A formação do PCdoB a partir da dissidência do partido liderado pelo camarada Prestes não diminui em nada o valor revolucionário de sua heroica trajetória na luta contra a ditadura, destacadamente na guerrilha do Araguaia, e o seu enorme protagonismo nos movimentos popular e estudantil, na luta pela anistia e as Diretas-Já.

A experiência histórica mostrou que nas dificílimas condições da luta contra a ditadura e também no período da redemocratização do país a coexistência de dois partidos comunistas foi possível durante um certo tempo. Só não continuou porque a profunda e inconciliável luta interna do PCB, que até expulsou Prestes, acabou levando a extinção do próprio partido e a sua transformação no lamentável PPS, cujo único resultado positivo foi ter provocado a criação do novo e pequeno aguerrido PCB.

A história atual da luta pelo socialismo tem demonstrado que para ser comunista, ser marxista, um militante revolucionário não precisa obrigatoriamente fazer parte dos partidos comunistas constituídos. Por exemplo, o PT e o PSOL contam em suas fileiras com inúmeros militantes comunistas e mesmo tendências que se reivindicam marxistas de diferentes matizes atuando conjuntamente com as demais tendências da esquerda cristã, trabalhista, nacionalista e social-democrata e ecossocialista.

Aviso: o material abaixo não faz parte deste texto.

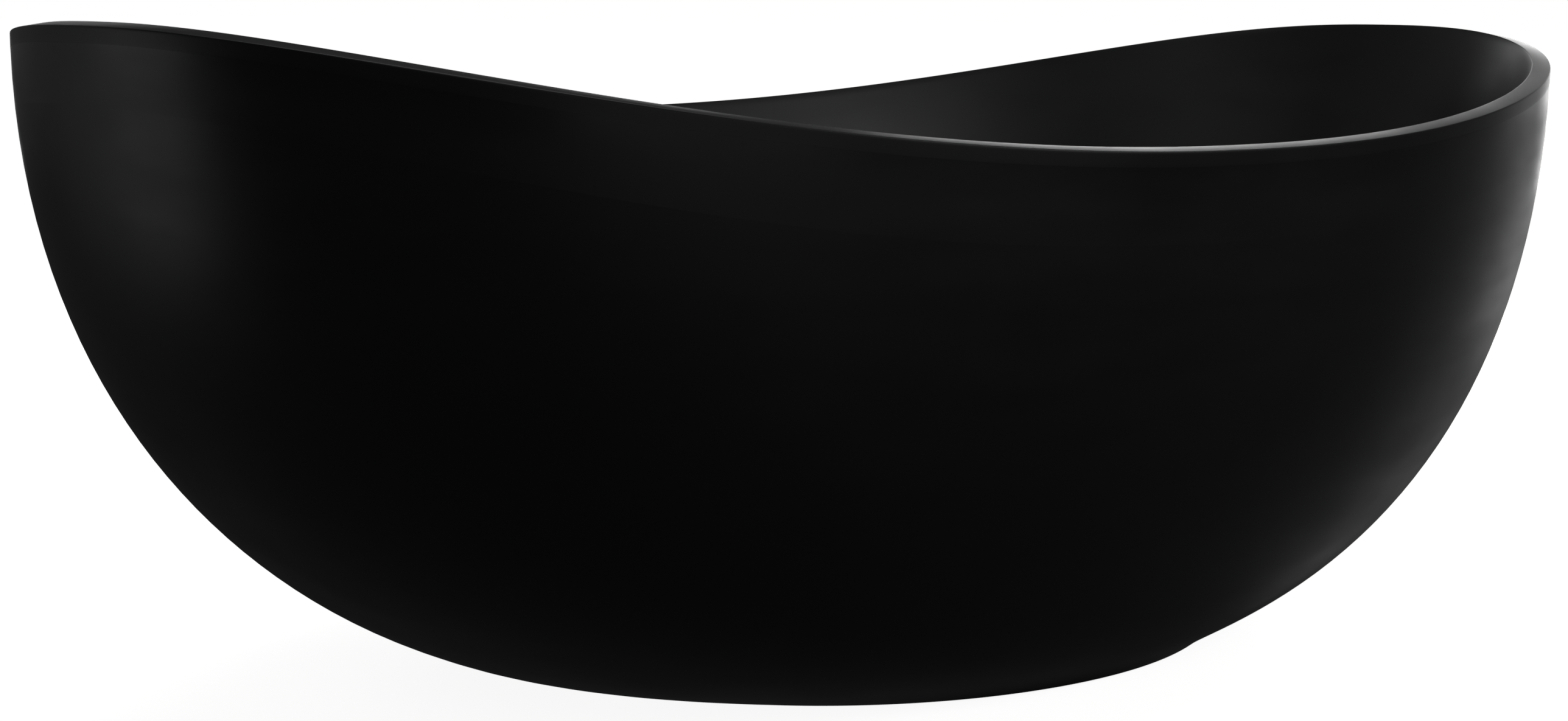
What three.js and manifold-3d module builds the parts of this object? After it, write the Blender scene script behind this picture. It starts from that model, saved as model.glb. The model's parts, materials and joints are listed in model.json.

Ao refundir sob a sua bandeira e assumir de fato e de direito a história e a tradição revolucionária e o heroísmo dos comunistas brasileiros do PCB, de Prestes, Gregório Bezerra, Marighella, Olga Benário, Maria Prestes e vários outros, além de seus próprios heróis e de Marighella, rendendo justa homenagem a todos que deram a sua vida na luta pela democracia e o socialismo, o PCdoB merece todo o nosso respeito e admiração especialmente de alguém como eu que fui um militante orgânico do PCB nos anos de chumbo.